Data Driven Marketing: Rodeo Jeansのケース

Data Driven Marketingで、Rodeo Jeansのケースを扱った。トップブランドのLee Smithにはブランド力で勝てず、下からはRetailerのプライベート・ブランドが安い値段で攻めてくる板ばさみ。そんな中、Salesに関する、値段・競合の値段・Seasonality・コスト・ディスカウント・Off invoiceなど、凄い量のデータを解析して最適価格をはじき出す。

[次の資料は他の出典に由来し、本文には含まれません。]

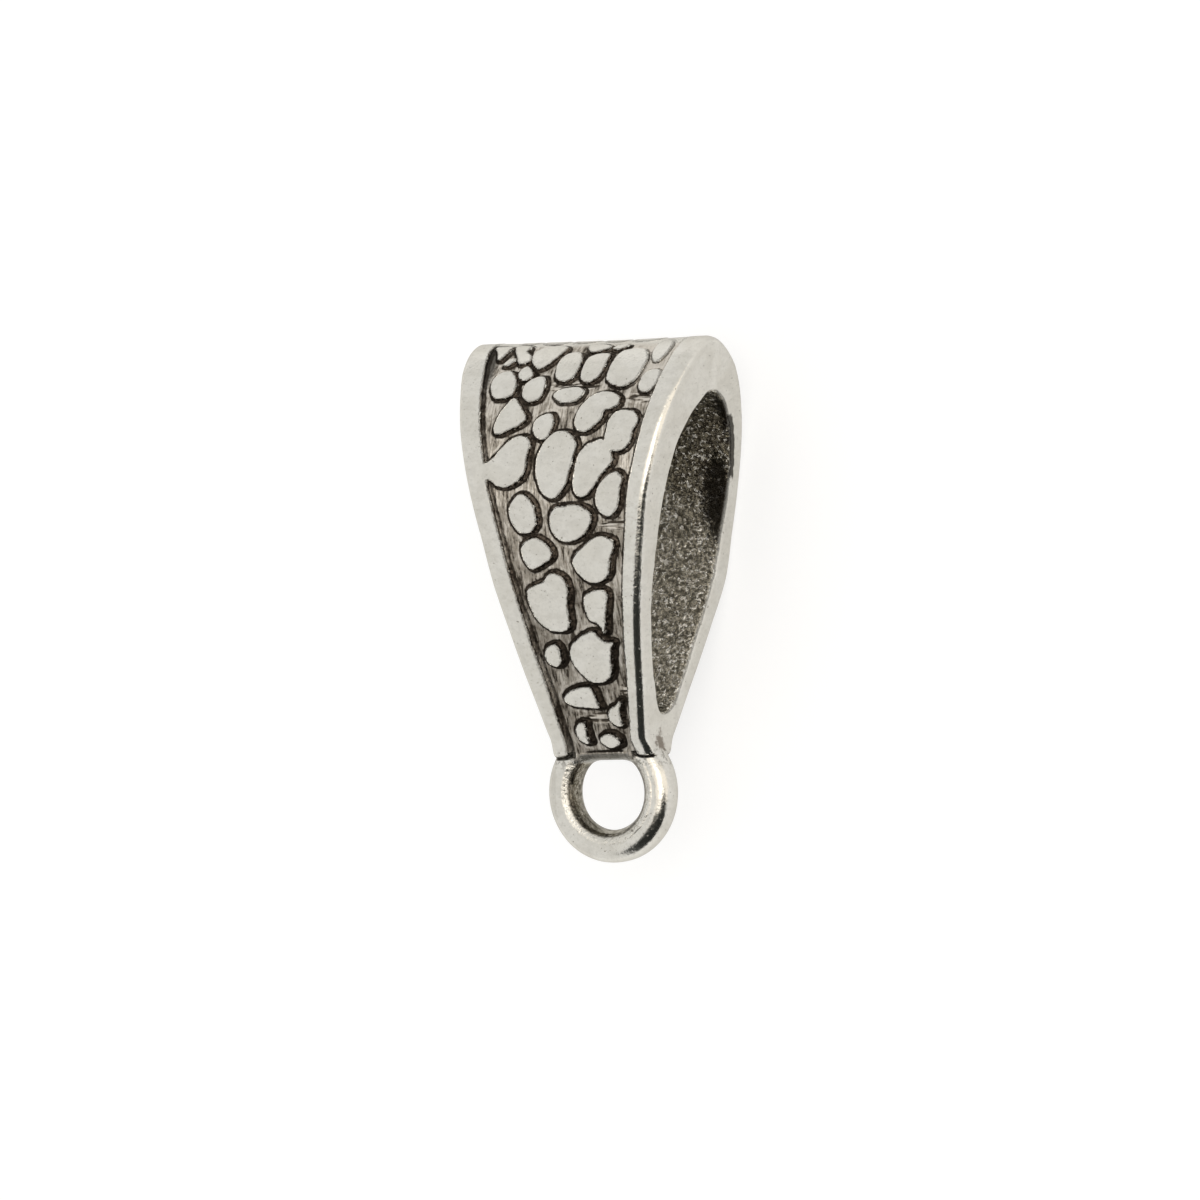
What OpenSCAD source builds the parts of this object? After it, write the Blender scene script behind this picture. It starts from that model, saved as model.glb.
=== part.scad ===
/* [Body] */
// Height from the foot of the ring to the top of the crown
height = 20; // [17:0.1:26]
// Width across the crown
crown_w = 10.4; // [8.6:0.1:13]
// Width across the two legs where they meet the ring
foot_w = 3.94; // [3.4:0.02:4.6]
// How far the front leg stands out from the plane of the ring
front_depth = 3.5; // [3.1:0.05:4.6]
// How far the back leg stands out from the plane of the ring
back_depth = 3.7; // [3.3:0.05:4.8]

/* [Walls] */
// Metal over the tunnel at the crown
crown_wall = 2.05; // [1.2:0.05:2.6]
// Metal of the front leg at its widest bulge
front_wall = 1.5; // [1:0.05:1.7]
// Metal of the back leg at its widest bulge
back_wall = 1; // [0.8:0.05:1.5]
// Solid metal between the ring's centre and the bottom of the tunnel
stem_h = 3.05; // [2.9:0.05:3.8]

/* [Rims and panel] */
// Width of each raised rim at the crown
rim_crown = 0.97; // [0.6:0.01:1.4]
// Width of each raised rim at the foot
rim_foot = 0.62; // [0.4:0.01:0.8]
// Depth of the panel's floor below the rims and the pebbles
recess = 0.35; // [0.15:0.05:0.5]

/* [Ring] */
// Radius of the hole that a pendant hangs from
bore_r = 1.38; // [1:0.02:1.6]
// Metal of the ring from the hole to its outer edge
ring_wall = 1.32; // [1:0.02:1.6]
// Thickness of the ring from front to back
ring_t = 1.3; // [1.1:0.05:1.6]
// Length of the hole's straight middle, between its two flared mouths
bore_land = 0.4; // [0.3:0.05:0.8]
// How far each mouth of the hole flares out
flare = 0.34; // [0.15:0.01:0.4]

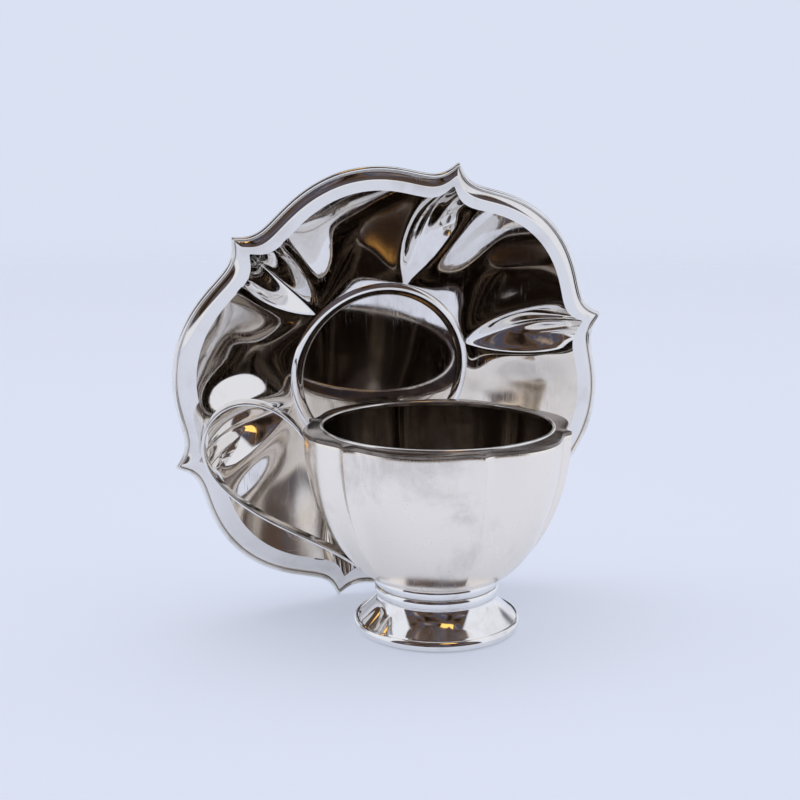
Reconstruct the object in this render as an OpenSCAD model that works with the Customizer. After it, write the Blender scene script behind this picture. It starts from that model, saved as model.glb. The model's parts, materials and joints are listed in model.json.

結構地道に回帰分析を使ってSalesをDriveしている要素を洗い出し、モデルを作る。その中で、回帰分析によって得られた、各要素がモデルに与えるSignificanceやCoefficient(各要素にかかる定数)を調べることで、「こっちの値段の上げ下げは競合Aのセールスに影響するが、競合Bの値段の上げ下げはこっちのセールスに影響しない」などの洞察も得られる。


モデルを作ったあとは、競合の出方を考慮に入れるため、競合が値段をそのままにした場合、こちらに合わせて値段を変えてきた場合など、様々なシナリオを想定し、それごとに最適価格をSolver(エクセルに入っているソフト)を使って出していく。その際、自社のブランドだけでなく、他のブランドからの利益も考慮に入れ、全体のカテゴリーの売り上げがBetter offになるようなシナリオでないと、リテール側に受け入れてもらえない。


ただ、例えばプライベート・ブランドと同じくらいに値段を下げるのが計算上の最適価格だとしても、ブランドイメージ、ポジショニングなどの観点から吟味する必要がある。「あのブランドがこの価格で」という効果で一時的に売り上げがあがったとしても、その効果は落ちていき、ブランドイメージも損なわれていくから。こういった定量的分析と、定性的分析をバランスよく組み合わせ、プライシング以外のマーケティング戦略とうまく整合性がとれているようにしなければならない。


また、こういった場合に「製造側の最適価格は○ドルで、リテールの価格は×ドル」と計算が出ても、それをリテール側に納得させるのがそう簡単ではないと思われる。一見、リテール側に損に思われるプライシング(製造側値上げ等)が最適である場合や、カテゴリー全体の利益が上がらなさそうに見える場合、リテールをどう説得するか。その辺、現場ではどんな交渉が行われているのか、話を聞いてみたいと思った。